Superconductivity in CVD Diamond Thin Film Well-Above Liquid Helium Temperature

TL;DR

This paper reports the discovery of superconductivity in boron-doped diamond thin films deposited via CVD, with a transition temperature of 7.4K, significantly above liquid helium temperature, indicating potential for diamond-based electronic devices.

Contribution

It provides the first unambiguous evidence of superconductivity in CVD-grown boron-doped diamond thin films with a higher transition temperature than previously reported.

Findings

Superconductivity observed at 7.4K in CVD diamond films.

Superconductivity is a universal property of boron-doped diamond.

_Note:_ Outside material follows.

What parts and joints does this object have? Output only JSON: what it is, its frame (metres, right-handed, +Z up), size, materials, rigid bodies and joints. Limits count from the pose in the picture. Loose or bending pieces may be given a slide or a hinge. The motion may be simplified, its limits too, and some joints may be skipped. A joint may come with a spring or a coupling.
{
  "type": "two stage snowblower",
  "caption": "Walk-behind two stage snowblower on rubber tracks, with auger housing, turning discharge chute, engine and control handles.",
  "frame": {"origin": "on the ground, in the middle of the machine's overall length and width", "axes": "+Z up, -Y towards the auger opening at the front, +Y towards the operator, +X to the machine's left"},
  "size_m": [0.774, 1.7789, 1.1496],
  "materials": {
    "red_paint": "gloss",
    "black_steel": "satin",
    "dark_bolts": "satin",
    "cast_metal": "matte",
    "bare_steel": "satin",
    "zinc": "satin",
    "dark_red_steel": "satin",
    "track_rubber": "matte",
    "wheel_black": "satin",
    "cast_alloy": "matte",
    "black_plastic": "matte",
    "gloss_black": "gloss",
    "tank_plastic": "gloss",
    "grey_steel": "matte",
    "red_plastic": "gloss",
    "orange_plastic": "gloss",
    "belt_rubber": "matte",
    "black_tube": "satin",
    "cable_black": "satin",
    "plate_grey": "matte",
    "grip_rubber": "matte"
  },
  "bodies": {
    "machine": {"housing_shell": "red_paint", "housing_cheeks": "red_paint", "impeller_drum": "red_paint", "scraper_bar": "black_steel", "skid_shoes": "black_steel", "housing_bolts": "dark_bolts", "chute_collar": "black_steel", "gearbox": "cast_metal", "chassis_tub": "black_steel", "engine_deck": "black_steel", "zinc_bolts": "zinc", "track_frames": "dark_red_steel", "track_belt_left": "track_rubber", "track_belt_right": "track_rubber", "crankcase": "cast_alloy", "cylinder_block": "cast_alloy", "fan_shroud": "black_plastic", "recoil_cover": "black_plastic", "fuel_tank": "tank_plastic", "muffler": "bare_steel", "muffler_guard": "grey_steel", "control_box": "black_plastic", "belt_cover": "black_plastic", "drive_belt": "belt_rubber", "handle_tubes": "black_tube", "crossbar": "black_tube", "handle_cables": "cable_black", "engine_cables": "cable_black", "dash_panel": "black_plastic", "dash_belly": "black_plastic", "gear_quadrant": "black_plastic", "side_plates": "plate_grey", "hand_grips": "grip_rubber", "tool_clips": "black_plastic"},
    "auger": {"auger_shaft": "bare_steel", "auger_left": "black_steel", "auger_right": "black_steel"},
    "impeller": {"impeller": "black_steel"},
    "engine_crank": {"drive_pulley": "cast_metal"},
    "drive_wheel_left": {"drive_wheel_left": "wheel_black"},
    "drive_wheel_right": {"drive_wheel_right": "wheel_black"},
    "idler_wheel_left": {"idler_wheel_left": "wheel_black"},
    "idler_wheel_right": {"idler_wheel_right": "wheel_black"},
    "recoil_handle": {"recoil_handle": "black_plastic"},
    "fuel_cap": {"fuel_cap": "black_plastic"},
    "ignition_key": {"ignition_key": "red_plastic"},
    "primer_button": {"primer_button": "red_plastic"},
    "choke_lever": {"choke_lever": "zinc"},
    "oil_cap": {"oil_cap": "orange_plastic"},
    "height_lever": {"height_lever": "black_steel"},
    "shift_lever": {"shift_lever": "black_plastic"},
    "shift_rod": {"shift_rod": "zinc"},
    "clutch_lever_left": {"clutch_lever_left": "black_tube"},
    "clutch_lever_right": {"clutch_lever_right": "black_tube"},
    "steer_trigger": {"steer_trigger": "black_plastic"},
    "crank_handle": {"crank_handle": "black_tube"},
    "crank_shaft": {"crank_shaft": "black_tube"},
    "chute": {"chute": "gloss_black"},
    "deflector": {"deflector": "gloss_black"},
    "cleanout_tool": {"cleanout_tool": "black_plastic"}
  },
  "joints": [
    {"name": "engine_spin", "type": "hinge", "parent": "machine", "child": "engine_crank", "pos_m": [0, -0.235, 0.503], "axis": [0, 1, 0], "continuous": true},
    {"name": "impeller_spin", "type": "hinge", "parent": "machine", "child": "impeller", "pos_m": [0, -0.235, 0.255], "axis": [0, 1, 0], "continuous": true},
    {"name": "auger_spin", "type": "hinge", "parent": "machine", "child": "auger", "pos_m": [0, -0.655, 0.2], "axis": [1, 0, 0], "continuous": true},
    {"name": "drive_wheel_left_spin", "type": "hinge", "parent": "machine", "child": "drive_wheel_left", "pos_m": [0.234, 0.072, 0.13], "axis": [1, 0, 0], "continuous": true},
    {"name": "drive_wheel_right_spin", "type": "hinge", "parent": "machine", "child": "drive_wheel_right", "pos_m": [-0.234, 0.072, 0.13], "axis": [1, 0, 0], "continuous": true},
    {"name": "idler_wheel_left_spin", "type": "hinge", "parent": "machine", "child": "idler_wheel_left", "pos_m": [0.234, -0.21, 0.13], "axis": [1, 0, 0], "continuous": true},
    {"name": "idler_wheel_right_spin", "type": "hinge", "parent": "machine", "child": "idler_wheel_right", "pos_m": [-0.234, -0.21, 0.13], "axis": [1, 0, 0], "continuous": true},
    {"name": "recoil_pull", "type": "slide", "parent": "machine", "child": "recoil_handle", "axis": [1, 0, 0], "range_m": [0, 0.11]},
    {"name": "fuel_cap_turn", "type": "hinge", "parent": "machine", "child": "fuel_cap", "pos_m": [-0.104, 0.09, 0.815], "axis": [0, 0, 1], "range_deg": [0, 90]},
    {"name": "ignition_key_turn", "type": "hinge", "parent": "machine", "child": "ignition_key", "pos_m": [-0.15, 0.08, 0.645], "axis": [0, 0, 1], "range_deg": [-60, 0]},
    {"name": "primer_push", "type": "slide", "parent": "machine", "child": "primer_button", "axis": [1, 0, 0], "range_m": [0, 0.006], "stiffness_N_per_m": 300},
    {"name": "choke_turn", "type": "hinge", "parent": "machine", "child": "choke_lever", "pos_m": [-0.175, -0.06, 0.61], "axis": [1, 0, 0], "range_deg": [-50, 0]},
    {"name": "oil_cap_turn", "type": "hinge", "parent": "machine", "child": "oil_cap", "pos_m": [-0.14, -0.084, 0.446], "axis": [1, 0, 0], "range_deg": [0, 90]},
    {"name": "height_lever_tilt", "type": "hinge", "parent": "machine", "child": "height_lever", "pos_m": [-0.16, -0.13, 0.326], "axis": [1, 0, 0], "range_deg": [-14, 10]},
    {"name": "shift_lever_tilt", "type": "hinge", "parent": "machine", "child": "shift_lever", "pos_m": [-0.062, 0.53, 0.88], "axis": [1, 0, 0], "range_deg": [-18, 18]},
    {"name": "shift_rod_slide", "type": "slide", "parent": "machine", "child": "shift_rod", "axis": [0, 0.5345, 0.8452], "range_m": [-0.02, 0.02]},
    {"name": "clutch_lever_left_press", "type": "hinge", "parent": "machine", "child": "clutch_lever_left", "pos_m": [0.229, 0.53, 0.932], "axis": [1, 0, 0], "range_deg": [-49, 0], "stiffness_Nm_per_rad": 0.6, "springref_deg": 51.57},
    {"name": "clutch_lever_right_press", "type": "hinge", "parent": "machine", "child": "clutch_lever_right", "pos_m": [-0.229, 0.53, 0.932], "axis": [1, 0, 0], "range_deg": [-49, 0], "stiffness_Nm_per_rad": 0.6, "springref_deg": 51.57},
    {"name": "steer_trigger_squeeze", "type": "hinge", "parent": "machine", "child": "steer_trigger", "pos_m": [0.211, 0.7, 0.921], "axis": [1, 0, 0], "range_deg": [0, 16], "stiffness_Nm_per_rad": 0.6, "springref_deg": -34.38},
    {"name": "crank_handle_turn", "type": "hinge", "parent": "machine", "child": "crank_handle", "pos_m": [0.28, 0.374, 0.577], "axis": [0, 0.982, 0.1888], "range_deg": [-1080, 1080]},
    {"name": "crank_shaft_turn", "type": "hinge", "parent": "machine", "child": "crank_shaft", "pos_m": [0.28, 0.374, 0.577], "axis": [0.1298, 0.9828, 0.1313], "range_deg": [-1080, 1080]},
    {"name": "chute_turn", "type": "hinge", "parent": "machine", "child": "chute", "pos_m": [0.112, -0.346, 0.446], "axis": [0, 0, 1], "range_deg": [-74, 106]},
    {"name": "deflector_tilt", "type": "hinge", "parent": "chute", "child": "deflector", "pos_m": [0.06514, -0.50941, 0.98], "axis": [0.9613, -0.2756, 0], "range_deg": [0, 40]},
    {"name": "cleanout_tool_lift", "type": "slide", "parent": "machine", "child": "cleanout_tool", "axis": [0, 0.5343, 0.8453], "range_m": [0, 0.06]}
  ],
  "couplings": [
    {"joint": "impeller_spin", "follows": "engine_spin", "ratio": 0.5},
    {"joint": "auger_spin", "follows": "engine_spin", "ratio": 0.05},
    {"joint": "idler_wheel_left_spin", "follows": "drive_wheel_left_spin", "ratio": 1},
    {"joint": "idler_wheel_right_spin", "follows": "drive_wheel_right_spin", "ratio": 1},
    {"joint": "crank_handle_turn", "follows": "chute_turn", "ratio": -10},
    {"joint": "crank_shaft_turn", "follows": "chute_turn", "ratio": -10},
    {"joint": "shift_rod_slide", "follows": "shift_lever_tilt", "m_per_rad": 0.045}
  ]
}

Potential for diamond-based superconducting electronic devices.

Abstract

Diamond has always been adored as a jewel. Even more fascinating is its outstanding physical properties; it is the hardest material known in the world with the highest thermal conductivity. Meanwhile, when we turn to its electrical properties, diamond is a rather featureless electrical insulator. However, with boron doping, it becomes a p-type semiconductor, with boron acting as a charge acceptor. Therefore the recent news of superconductivity in heavily boron-doped diamond synthesized by high pressure sintering was received with considerable surprise. Opening up new possibilities for diamond-based electrical devices, a systematic investigation of these phenomena clearly needs to be achieved. Here we show unambiguous evidence of superconductivity in a diamond thin film deposited by a chemical vapor deposition (CVD) method. Furthermore the onset of the superconducting transition is found to be 7.4K, which is higher than the reported value in ref(7) and well above helium liquid temperature. This finding establishes the superconductivity to be a universal property of boron-doped diamond, demonstrating that device application is indeed a feasible challenge.